• **Supplied material**:
■ ■ ■
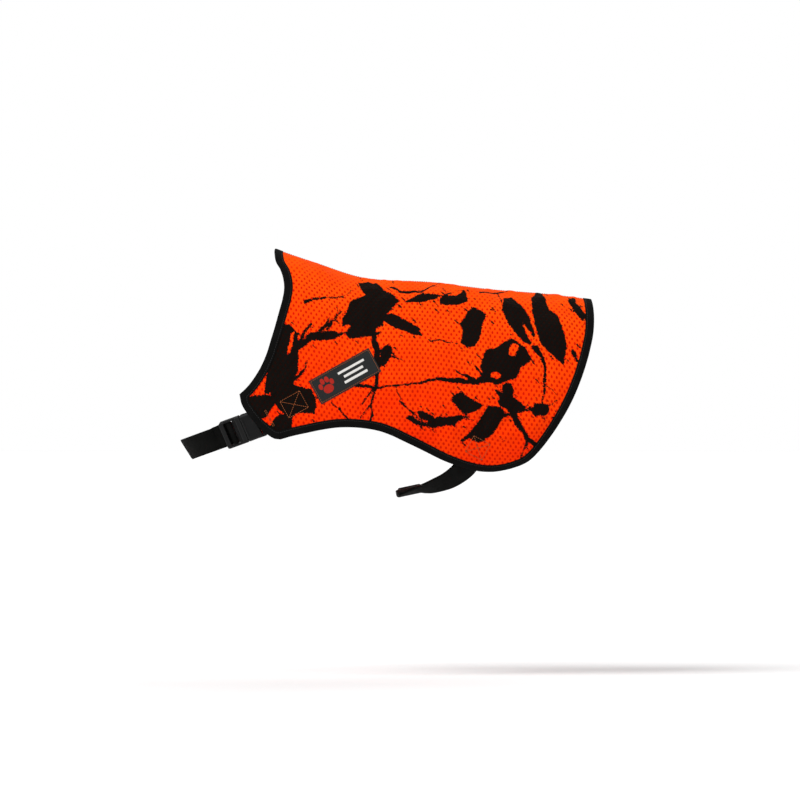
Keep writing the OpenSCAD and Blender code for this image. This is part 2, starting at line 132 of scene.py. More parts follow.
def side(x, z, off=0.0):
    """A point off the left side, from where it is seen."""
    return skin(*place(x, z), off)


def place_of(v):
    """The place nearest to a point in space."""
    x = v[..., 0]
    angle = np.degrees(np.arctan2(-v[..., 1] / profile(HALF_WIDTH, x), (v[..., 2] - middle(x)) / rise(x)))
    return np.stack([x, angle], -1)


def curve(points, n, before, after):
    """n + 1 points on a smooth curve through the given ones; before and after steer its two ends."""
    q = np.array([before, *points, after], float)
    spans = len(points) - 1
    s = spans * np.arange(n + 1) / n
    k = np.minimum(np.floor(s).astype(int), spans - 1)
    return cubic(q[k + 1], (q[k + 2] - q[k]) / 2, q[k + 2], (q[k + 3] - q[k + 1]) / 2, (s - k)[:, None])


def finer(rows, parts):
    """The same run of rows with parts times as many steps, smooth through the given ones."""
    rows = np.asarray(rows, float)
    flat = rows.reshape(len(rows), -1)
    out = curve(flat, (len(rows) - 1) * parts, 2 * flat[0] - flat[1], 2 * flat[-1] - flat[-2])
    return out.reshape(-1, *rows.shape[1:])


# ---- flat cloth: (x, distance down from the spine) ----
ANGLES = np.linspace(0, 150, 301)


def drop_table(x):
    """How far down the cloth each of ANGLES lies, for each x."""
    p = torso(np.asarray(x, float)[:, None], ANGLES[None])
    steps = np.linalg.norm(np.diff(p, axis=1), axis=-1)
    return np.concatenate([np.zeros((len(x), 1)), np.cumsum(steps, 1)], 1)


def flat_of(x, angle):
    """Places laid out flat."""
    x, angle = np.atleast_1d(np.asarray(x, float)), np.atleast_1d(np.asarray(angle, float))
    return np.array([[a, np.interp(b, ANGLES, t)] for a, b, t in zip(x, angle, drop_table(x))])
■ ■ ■
• **Problem statement**:
Output all of the material, please, exactly as it stands.

• **Solved exercise**:
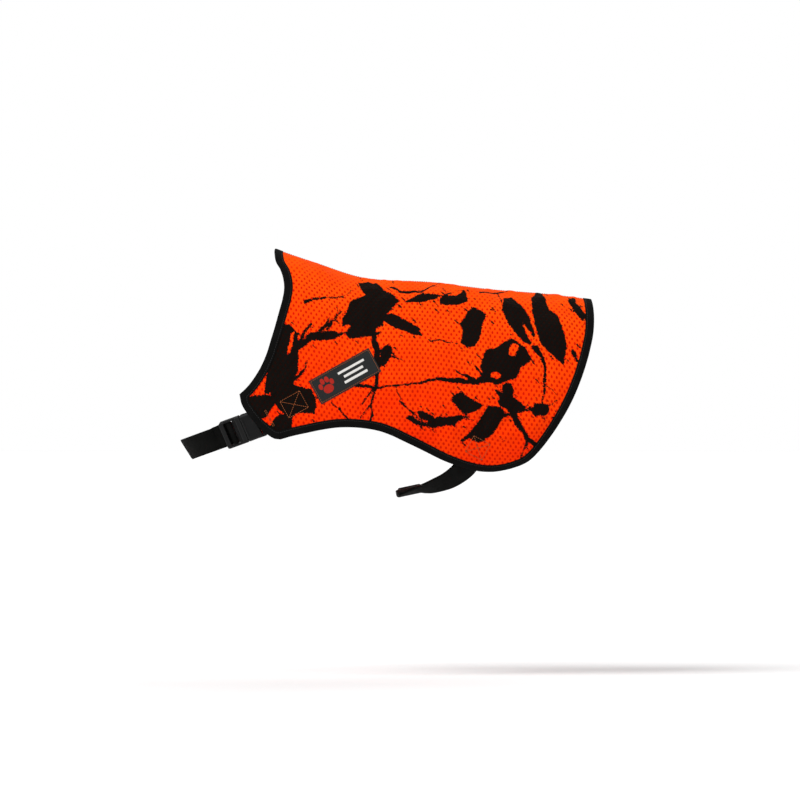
Keep writing the OpenSCAD and Blender code for this image. This is part 2, starting at line 132 of scene.py. More parts follow.
def side(x, z, off=0.0):
    """A point off the left side, from where it is seen."""
    return skin(*place(x, z), off)


def place_of(v):
    """The place nearest to a point in space."""
    x = v[..., 0]
    angle = np.degrees(np.arctan2(-v[..., 1] / profile(HALF_WIDTH, x), (v[..., 2] - middle(x)) / rise(x)))
    return np.stack([x, angle], -1)


def curve(points, n, before, after):
    """n + 1 points on a smooth curve through the given ones; before and after steer its two ends."""
    q = np.array([before, *points, after], float)
    spans = len(points) - 1
    s = spans * np.arange(n + 1) / n
    k = np.minimum(np.floor(s).astype(int), spans - 1)
    return cubic(q[k + 1], (q[k + 2] - q[k]) / 2, q[k + 2], (q[k + 3] - q[k + 1]) / 2, (s - k)[:, None])


def finer(rows, parts):
    """The same run of rows with parts times as many steps, smooth through the given ones."""
    rows = np.asarray(rows, float)
    flat = rows.reshape(len(rows), -1)
    out = curve(flat, (len(rows) - 1) * parts, 2 * flat[0] - flat[1], 2 * flat[-1] - flat[-2])
    return out.reshape(-1, *rows.shape[1:])


# ---- flat cloth: (x, distance down from the spine) ----
ANGLES = np.linspace(0, 150, 301)


def drop_table(x):
    """How far down the cloth each of ANGLES lies, for each x."""
    p = torso(np.asarray(x, float)[:, None], ANGLES[None])
    steps = np.linalg.norm(np.diff(p, axis=1), axis=-1)
    return np.concatenate([np.zeros((len(x), 1)), np.cumsum(steps, 1)], 1)


def flat_of(x, angle):
    """Places laid out flat."""
    x, angle = np.atleast_1d(np.asarray(x, float)), np.atleast_1d(np.asarray(angle, float))
    return np.array([[a, np.interp(b, ANGLES, t)] for a, b, t in zip(x, angle, drop_table(x))])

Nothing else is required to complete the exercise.